TASK DIRECTIONS:
Reproduce the data in its entirety, exactly as supplied.

RECORDED INFORMATION:
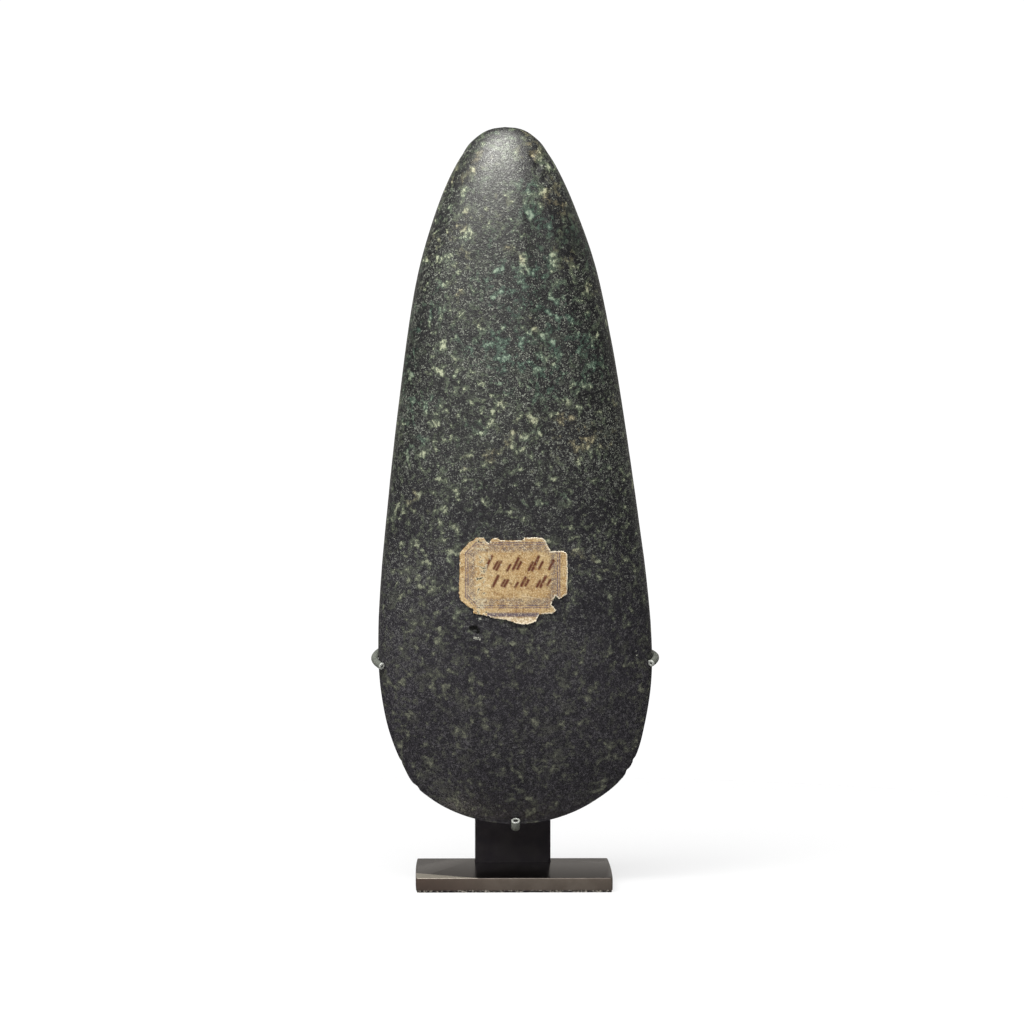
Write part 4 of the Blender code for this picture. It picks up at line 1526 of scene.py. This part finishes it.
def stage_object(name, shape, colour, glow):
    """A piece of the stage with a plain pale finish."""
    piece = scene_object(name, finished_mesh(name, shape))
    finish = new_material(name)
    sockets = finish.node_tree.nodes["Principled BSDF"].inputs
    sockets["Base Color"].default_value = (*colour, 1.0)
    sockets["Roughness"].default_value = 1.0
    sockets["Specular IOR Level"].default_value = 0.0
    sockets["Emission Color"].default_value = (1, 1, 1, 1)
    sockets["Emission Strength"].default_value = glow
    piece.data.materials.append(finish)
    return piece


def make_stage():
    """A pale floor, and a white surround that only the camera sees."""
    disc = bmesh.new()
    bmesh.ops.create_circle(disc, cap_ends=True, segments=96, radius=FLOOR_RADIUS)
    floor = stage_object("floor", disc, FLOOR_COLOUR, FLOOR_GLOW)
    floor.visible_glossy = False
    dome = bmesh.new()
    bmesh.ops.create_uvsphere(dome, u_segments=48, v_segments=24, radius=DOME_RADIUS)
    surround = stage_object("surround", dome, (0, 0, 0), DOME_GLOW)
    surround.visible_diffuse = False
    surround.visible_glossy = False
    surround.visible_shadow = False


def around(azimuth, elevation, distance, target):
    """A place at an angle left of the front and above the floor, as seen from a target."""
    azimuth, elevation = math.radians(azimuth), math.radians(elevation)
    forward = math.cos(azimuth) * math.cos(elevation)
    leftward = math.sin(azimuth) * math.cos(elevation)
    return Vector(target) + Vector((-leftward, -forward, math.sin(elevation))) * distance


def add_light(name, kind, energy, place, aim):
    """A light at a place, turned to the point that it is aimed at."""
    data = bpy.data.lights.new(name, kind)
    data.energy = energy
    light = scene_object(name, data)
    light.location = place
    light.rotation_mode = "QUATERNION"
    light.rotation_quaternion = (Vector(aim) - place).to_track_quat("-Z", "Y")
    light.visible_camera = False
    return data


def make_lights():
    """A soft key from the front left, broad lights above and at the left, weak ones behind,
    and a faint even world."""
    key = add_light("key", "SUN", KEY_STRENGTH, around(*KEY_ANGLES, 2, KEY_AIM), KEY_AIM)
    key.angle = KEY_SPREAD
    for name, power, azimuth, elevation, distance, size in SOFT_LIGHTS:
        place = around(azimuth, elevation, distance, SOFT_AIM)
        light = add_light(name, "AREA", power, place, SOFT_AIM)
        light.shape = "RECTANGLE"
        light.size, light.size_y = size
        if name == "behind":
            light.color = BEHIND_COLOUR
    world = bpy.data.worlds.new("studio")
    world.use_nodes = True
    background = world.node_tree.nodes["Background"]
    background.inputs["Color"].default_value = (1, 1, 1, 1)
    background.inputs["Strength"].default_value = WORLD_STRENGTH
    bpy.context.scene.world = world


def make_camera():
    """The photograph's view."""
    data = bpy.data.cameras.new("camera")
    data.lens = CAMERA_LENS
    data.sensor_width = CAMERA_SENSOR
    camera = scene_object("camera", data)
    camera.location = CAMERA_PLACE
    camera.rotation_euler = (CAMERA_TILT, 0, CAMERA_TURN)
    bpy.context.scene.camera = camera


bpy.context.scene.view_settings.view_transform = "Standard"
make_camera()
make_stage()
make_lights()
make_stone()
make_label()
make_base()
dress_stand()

TASK RESPONSE:
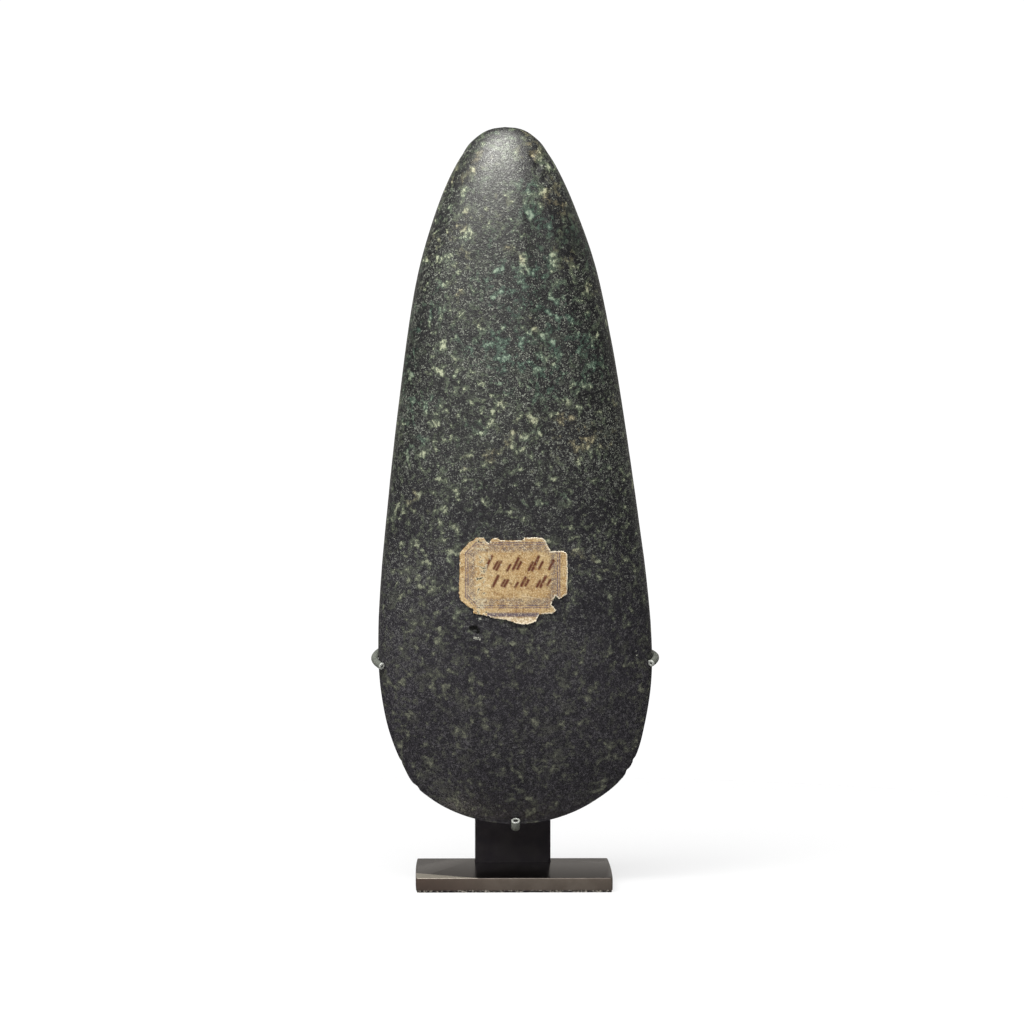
Write part 4 of the Blender code for this picture. It picks up at line 1526 of scene.py. This part finishes it.
def stage_object(name, shape, colour, glow):
    """A piece of the stage with a plain pale finish."""
    piece = scene_object(name, finished_mesh(name, shape))
    finish = new_material(name)
    sockets = finish.node_tree.nodes["Principled BSDF"].inputs
    sockets["Base Color"].default_value = (*colour, 1.0)
    sockets["Roughness"].default_value = 1.0
    sockets["Specular IOR Level"].default_value = 0.0
    sockets["Emission Color"].default_value = (1, 1, 1, 1)
    sockets["Emission Strength"].default_value = glow
    piece.data.materials.append(finish)
    return piece


def make_stage():
    """A pale floor, and a white surround that only the camera sees."""
    disc = bmesh.new()
    bmesh.ops.create_circle(disc, cap_ends=True, segments=96, radius=FLOOR_RADIUS)
    floor = stage_object("floor", disc, FLOOR_COLOUR, FLOOR_GLOW)
    floor.visible_glossy = False
    dome = bmesh.new()
    bmesh.ops.create_uvsphere(dome, u_segments=48, v_segments=24, radius=DOME_RADIUS)
    surround = stage_object("surround", dome, (0, 0, 0), DOME_GLOW)
    surround.visible_diffuse = False
    surround.visible_glossy = False
    surround.visible_shadow = False


def around(azimuth, elevation, distance, target):
    """A place at an angle left of the front and above the floor, as seen from a target."""
    azimuth, elevation = math.radians(azimuth), math.radians(elevation)
    forward = math.cos(azimuth) * math.cos(elevation)
    leftward = math.sin(azimuth) * math.cos(elevation)
    return Vector(target) + Vector((-leftward, -forward, math.sin(elevation))) * distance


def add_light(name, kind, energy, place, aim):
    """A light at a place, turned to the point that it is aimed at."""
    data = bpy.data.lights.new(name, kind)
    data.energy = energy
    light = scene_object(name, data)
    light.location = place
    light.rotation_mode = "QUATERNION"
    light.rotation_quaternion = (Vector(aim) - place).to_track_quat("-Z", "Y")
    light.visible_camera = False
    return data


def make_lights():
    """A soft key from the front left, broad lights above and at the left, weak ones behind,
    and a faint even world."""
    key = add_light("key", "SUN", KEY_STRENGTH, around(*KEY_ANGLES, 2, KEY_AIM), KEY_AIM)
    key.angle = KEY_SPREAD
    for name, power, azimuth, elevation, distance, size in SOFT_LIGHTS:
        place = around(azimuth, elevation, distance, SOFT_AIM)
        light = add_light(name, "AREA", power, place, SOFT_AIM)
        light.shape = "RECTANGLE"
        light.size, light.size_y = size
        if name == "behind":
            light.color = BEHIND_COLOUR
    world = bpy.data.worlds.new("studio")
    world.use_nodes = True
    background = world.node_tree.nodes["Background"]
    background.inputs["Color"].default_value = (1, 1, 1, 1)
    background.inputs["Strength"].default_value = WORLD_STRENGTH
    bpy.context.scene.world = world


def make_camera():
    """The photograph's view."""
    data = bpy.data.cameras.new("camera")
    data.lens = CAMERA_LENS
    data.sensor_width = CAMERA_SENSOR
    camera = scene_object("camera", data)
    camera.location = CAMERA_PLACE
    camera.rotation_euler = (CAMERA_TILT, 0, CAMERA_TURN)
    bpy.context.scene.camera = camera


bpy.context.scene.view_settings.view_transform = "Standard"
make_camera()
make_stage()
make_lights()
make_stone()
make_label()
make_base()
dress_stand()